DeepFilterNet
DeepFilterNet copied to clipboard
I've made a torch reimplementation for both offline and streaming implementation. Would you be interested in accepting this contribution?
Hello! I wrote a complete torch implementation without using rust or tract. I'm thinking about PR. So I decided to ask you, would you be interested in accepting this contribution? This may be more helpful for understanding the model because the rust/tract is difficult to understand right now for average torch user. Also my streaming implementation can be fully exported into a single ONNX model. This is useful, for example, for easier use for web inference. I've made tests, that show equivalence with current code (or with not very old commit)
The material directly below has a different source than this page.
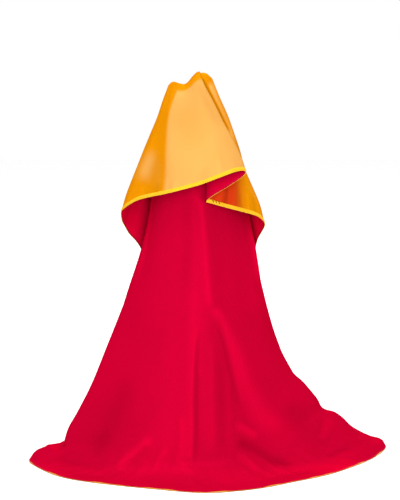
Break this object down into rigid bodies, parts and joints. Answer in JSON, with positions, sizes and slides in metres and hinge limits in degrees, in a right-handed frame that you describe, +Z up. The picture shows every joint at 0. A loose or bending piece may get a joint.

Hello! I wrote a complete torch implementation without using rust or tract. I'm thinking about PR. So I decided to ask you, are you interested in this? This may be more helpful for understanding the model because the rust/tract is difficult to understand right now for average torch user. Also my streaming implementation can be fully exported into a single ONNX model. This is useful, for example, for easier use for web inference.
I'm very interesing in your implementation. I tried to implement in streaming way in pure C with onnx model, but the delay is too long, I'd like to know how you implemented the streaming algorithm.
I'm very interested in this as well, you should submit a PR and see what they say. Have you tried running the standalone onnx with like onnxjs, and how big a footprint does the model leave?
Yeah, I've tried it using onnxruntime-web in web worker. It works fine. I didn't look at footprint, only on CPU usage. I can calculate it later
Can you toss a link to the branch/commit you're looking at PRing, I'd love to take it for a spin
My code is currently in my private gitlab repository. I think I'll be able to share this soon.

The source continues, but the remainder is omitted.